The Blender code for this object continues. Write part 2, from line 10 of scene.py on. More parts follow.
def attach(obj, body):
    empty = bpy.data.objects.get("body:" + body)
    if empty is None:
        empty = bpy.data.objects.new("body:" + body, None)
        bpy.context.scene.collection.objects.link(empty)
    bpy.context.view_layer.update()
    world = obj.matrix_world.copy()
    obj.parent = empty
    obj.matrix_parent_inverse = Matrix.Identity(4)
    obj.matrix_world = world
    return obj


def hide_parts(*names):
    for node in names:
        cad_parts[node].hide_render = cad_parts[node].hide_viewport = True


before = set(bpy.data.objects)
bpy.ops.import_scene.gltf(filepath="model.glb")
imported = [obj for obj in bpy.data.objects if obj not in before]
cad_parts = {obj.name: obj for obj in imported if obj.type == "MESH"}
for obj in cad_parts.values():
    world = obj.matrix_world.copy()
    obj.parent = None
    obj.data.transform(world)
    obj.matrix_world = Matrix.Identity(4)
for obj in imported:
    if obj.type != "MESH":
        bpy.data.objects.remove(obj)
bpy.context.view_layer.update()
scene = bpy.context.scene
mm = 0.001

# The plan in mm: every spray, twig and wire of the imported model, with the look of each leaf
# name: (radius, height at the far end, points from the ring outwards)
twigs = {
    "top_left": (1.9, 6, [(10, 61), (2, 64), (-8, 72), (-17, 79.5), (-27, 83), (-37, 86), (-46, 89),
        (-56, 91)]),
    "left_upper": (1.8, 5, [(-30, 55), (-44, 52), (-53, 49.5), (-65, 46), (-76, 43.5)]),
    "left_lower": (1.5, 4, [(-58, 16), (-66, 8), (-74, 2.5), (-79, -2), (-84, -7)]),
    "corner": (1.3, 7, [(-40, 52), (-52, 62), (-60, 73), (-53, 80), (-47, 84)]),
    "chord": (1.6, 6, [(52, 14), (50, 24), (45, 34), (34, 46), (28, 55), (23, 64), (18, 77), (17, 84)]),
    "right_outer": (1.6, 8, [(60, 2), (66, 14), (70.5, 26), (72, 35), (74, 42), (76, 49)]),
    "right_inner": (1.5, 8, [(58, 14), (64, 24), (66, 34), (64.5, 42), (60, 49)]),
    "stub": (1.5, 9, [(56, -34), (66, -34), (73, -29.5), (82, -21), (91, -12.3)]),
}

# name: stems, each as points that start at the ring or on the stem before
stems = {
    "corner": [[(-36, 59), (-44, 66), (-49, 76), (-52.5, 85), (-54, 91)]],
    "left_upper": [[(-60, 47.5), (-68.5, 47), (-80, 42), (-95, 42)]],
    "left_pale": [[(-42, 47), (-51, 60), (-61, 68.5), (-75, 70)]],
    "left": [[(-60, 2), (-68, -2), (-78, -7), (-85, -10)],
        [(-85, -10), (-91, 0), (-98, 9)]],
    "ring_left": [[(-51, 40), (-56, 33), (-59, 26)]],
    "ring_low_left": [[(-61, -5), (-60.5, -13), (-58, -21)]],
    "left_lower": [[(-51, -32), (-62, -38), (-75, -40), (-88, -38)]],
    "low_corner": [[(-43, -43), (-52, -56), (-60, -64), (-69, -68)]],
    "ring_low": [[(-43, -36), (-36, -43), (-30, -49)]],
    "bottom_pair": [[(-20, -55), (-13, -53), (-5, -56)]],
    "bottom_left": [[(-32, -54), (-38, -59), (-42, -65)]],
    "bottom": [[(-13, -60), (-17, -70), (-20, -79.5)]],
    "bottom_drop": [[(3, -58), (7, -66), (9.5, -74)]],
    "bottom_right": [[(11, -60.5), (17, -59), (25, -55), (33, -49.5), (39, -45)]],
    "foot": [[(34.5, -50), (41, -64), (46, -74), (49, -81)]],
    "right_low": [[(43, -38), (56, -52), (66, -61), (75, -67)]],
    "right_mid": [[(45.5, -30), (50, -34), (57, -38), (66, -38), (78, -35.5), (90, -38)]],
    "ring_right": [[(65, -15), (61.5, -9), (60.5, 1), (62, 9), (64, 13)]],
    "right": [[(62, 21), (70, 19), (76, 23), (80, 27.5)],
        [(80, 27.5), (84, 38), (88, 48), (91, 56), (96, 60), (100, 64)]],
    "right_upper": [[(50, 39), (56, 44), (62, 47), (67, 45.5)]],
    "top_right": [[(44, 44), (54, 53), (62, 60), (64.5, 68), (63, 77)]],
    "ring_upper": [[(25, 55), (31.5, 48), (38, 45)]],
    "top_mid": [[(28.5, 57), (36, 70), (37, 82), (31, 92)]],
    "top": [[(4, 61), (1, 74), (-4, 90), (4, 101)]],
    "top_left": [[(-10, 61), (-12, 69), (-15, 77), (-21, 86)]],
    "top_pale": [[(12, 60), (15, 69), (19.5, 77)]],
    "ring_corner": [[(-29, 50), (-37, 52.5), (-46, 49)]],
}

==

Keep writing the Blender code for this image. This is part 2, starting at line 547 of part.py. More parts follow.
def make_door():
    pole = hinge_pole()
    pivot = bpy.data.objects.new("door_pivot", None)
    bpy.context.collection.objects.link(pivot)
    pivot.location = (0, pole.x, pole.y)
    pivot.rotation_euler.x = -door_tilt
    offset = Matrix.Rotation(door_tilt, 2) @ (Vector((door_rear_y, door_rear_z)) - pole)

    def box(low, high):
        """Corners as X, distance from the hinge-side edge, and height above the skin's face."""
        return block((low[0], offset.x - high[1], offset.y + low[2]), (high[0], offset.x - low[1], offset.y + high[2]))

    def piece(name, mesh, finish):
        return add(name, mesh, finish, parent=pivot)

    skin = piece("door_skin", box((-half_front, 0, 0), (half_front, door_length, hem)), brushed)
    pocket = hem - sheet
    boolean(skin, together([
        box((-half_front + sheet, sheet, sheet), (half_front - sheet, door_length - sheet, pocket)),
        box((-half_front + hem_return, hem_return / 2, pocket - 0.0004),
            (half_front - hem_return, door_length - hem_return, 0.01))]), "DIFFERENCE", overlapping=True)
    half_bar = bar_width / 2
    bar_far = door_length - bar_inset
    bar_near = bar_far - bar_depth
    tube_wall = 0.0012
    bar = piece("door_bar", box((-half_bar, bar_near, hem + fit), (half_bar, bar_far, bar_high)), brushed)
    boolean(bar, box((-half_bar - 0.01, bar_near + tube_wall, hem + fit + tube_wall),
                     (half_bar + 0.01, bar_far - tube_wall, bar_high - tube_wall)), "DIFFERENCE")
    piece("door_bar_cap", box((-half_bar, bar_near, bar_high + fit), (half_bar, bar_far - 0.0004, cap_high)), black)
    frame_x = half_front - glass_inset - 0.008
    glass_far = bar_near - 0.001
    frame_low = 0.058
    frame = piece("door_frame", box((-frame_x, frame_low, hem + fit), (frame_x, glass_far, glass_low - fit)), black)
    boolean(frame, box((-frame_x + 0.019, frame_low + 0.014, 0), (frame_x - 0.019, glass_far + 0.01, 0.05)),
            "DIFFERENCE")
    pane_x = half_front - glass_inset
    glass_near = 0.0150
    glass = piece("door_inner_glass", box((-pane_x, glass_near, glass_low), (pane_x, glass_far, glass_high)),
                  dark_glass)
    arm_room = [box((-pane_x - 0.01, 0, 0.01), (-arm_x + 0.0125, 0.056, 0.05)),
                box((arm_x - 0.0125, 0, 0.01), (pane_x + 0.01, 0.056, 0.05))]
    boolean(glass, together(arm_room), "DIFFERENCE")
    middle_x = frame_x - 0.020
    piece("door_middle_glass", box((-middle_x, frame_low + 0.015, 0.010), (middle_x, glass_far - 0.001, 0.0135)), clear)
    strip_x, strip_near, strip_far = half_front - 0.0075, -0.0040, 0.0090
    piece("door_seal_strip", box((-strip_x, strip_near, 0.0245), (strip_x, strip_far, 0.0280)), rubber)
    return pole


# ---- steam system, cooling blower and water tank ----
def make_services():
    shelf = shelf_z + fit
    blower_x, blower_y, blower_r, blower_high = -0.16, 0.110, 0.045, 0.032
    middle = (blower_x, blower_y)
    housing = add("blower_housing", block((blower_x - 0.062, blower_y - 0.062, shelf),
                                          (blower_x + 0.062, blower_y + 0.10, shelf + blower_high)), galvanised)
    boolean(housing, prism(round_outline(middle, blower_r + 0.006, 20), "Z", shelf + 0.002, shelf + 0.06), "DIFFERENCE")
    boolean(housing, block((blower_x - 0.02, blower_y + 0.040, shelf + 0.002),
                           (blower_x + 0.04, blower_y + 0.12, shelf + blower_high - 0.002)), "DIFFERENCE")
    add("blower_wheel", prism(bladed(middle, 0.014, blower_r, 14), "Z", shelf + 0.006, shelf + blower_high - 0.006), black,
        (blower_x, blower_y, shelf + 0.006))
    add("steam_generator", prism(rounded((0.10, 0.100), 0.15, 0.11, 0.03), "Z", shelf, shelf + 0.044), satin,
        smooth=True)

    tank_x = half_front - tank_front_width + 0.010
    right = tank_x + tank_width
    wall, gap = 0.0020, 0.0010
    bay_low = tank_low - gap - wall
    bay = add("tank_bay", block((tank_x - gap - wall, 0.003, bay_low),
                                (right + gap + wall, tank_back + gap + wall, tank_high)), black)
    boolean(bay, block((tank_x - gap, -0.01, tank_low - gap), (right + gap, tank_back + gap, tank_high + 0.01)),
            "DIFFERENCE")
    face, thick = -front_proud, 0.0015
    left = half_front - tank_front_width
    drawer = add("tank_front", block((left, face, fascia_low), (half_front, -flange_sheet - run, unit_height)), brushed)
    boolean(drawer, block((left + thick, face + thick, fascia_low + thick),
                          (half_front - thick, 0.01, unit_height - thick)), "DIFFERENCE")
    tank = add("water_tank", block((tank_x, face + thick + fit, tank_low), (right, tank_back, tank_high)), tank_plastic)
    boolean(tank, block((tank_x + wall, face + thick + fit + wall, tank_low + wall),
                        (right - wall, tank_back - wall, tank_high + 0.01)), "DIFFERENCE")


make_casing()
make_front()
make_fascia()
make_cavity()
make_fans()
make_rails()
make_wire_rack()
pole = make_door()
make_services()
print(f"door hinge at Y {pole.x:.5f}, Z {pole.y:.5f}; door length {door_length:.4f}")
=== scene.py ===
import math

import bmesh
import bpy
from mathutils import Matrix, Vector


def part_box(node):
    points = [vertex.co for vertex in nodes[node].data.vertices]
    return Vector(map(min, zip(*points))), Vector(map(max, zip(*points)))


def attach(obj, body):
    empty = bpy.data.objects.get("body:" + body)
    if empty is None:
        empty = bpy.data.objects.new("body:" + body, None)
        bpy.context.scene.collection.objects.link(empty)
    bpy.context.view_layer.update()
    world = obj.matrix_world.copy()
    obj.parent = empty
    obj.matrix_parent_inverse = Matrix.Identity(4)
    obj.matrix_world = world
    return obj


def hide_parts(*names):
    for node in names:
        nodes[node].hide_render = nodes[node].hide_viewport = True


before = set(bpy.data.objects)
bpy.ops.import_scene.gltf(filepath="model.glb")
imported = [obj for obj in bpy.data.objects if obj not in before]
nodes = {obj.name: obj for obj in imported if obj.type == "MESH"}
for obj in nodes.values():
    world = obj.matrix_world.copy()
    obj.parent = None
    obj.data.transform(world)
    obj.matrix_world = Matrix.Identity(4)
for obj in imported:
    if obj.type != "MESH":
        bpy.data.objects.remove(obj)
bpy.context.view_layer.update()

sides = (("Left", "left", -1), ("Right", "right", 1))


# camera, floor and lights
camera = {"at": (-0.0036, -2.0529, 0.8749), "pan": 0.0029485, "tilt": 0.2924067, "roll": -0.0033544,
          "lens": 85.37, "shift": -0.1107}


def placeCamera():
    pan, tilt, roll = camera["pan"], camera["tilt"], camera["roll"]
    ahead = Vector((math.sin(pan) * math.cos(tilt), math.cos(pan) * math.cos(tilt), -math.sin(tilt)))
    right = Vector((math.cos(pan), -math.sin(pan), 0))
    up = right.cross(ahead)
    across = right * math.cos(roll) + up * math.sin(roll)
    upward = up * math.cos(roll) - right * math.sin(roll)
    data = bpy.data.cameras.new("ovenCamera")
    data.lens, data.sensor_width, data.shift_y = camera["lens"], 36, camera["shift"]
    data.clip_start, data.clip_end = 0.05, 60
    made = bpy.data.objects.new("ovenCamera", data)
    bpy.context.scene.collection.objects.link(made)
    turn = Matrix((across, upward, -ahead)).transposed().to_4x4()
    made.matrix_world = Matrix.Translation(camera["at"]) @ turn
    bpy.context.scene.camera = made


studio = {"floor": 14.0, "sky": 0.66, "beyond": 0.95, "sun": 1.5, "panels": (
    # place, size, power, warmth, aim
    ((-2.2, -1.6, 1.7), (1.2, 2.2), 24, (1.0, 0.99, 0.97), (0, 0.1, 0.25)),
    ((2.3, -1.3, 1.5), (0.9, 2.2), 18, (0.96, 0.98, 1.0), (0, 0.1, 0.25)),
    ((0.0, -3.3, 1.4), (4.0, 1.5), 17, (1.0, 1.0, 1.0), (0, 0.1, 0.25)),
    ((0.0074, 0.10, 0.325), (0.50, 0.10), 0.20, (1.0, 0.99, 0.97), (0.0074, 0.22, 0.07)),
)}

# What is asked
Keep both end lines and retype everything in the records above from the line containing "make_wire_rack()" through the line containing "nodes[node].hide_render = nodes[node].hide_viewport", exactly, with nothing else.

# Exercise response
make_wire_rack()
pole = make_door()
make_services()
print(f"door hinge at Y {pole.x:.5f}, Z {pole.y:.5f}; door length {door_length:.4f}")
=== scene.py ===
import math

import bmesh
import bpy
from mathutils import Matrix, Vector


def part_box(node):
    points = [vertex.co for vertex in nodes[node].data.vertices]
    return Vector(map(min, zip(*points))), Vector(map(max, zip(*points)))


def attach(obj, body):
    empty = bpy.data.objects.get("body:" + body)
    if empty is None:
        empty = bpy.data.objects.new("body:" + body, None)
        bpy.context.scene.collection.objects.link(empty)
    bpy.context.view_layer.update()
    world = obj.matrix_world.copy()
    obj.parent = empty
    obj.matrix_parent_inverse = Matrix.Identity(4)
    obj.matrix_world = world
    return obj


def hide_parts(*names):
    for node in names:
        nodes[node].hide_render = nodes[node].hide_viewport = True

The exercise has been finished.